Often, questions about my hand come completely out of the blue, and there’s no time to anticipate or plan a response. I’m standing at the counter at a convenience store, when the cashier casually asks (in the same tone of voice as if she were inquiring the time), “What happened to your hand?” Or, while I’m walking in the park, a stranger asks the same question. I’m asked a couple of times one month, then not for a year. It’s strange. And after all of these years, I’m still often caught completely off-guard.
I have found that there are a number of ways to respond to questions, depending on the circumstance, my relationship to the asker, the asker’s intention, and my confidence level at the moment. When I’ve felt really exposed and vulnerable, I have considered (but never actually dared) an angry or vindictive response, such as asking back, “What happened to your face?” Unfortunately, such answers rarely empower. A less retaliatory alternative employs humor to tactfully make light of the situation: “My hand? OH MY … where did my fingers go?? I just had them! Can you please help me find them?” When I’m standing in a group, my inclination often is to avoid a focus on my hand by changing the subject.
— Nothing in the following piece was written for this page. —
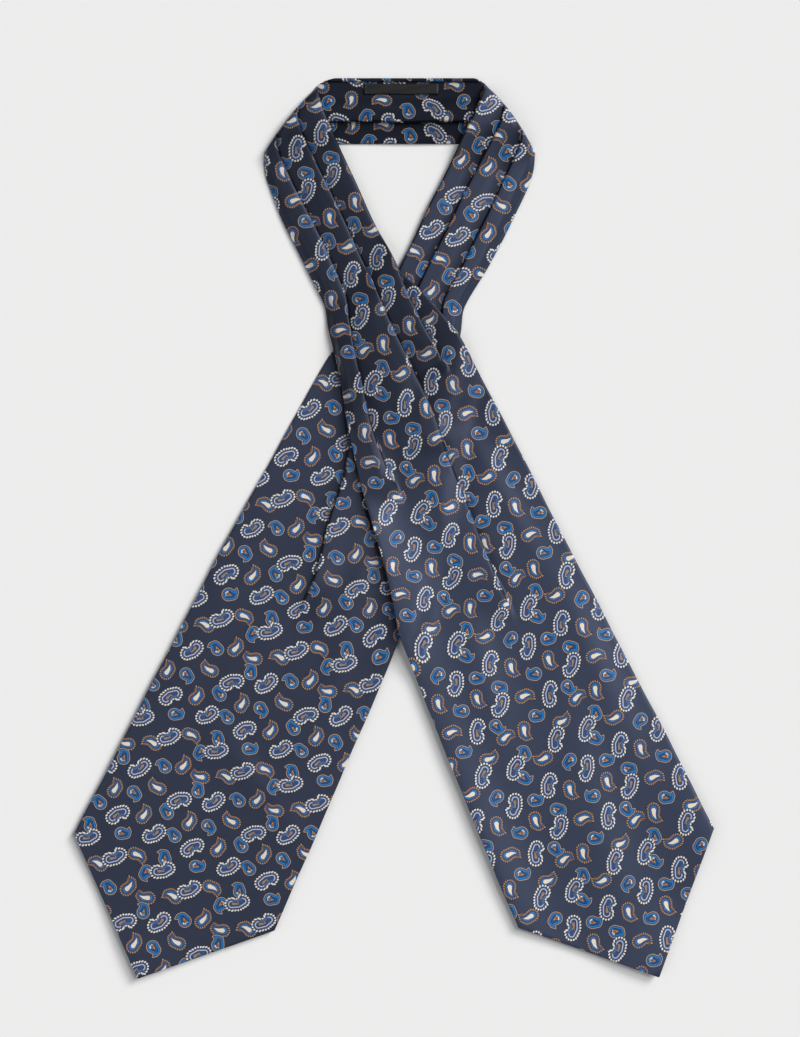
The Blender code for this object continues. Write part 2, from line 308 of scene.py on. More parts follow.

# The print's repeat, charted on the right blade: millimetres right and down of a corner,
# the heading of each motif from its round end to its tail, and the side its tail curls to.
CHART_CORNER = (69.6, -165.1)
REPEAT_ACROSS = (47.7, 23.6)
REPEAT_ALONG = (38.3, -79.8)
Motif = namedtuple("Motif", "right down heading curl")
LEFT, RIGHT = 1, -1
TOOTHED = [
    Motif(79.0, 42.0, 15, LEFT),
    Motif(66.5, 65.5, -150, RIGHT),
    Motif(89.5, 27.5, 45, RIGHT),
    Motif(54.0, 47.5, -85, LEFT),
    Motif(83.8, 86.0, -80, LEFT),
    Motif(61.5, 106.5, -75, LEFT),
    Motif(92.5, 104.0, 25, RIGHT),
]
LINED = [
    Motif(102.0, 38.5, 100, LEFT),
    Motif(101.5, 54.5, -35, LEFT),
    Motif(83.5, 67.0, -135, LEFT),
    Motif(109.0, 69.0, -3, LEFT),
    Motif(99.0, 90.5, 183, RIGHT),
    Motif(76.0, 98.5, 0, RIGHT),
    Motif(83.5, 21.0, -50, LEFT),
    Motif(62.0, 37.5, -5, LEFT),
]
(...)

I recognize, however, that for me, it can be more helpful to answer directly and move on.
Sometimes I would ask back, “What do you mean by ‘happened’?” To the quizzical looks, I share my spiritual outlook that G-d made me this way. When it seems appropriate, I take the opportunity to educate the inquirer with the most probable medical explanation of symbrachydactyly. Sometimes a stranger will preface “the question” with: “I hope you don’t mind, but can I ask you a question?” If I think that he merely wants to know where I bought my shoes, I may answer “yes.” But, in twenty-six years, only one question has ever followed that opener: you know, “the question.” I have learned that sometimes I prefer not to share extremely personal information with people whom I do not know very well. In this context, for example, I might offer this stranger the opportunity to reconsider the propriety of his inquiry: “Well, that depends. Will it hurt?” Or just simply, “No thanks.”
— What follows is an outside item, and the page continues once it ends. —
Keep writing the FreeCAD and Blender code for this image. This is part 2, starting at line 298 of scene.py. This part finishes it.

Just to reiterate, the important issues to address the issue with your child are discussing strategies and choosing responses that they tolerate. The issue won’t go away by itself, but you have a wonderful opportunity to help your child feel empowered. I’m certain that many of you have probably figured out a better response than any of these. I’d love to hear how you and your child have dealt with “the question.”
At one of the weekend sessions for parents with children with hand differences, one mother recounted overhearing her four year old daughter’s explanation of her missing hand to another young child. To this day, it is still the most beautiful response I have heard:
When I was an angel in heaven, I had two hands, and another little girl had no hands. So I gave her one of mine.
©2023. Laura Faye Clubok, MS, OTR/L, On The Other Hand Therapy.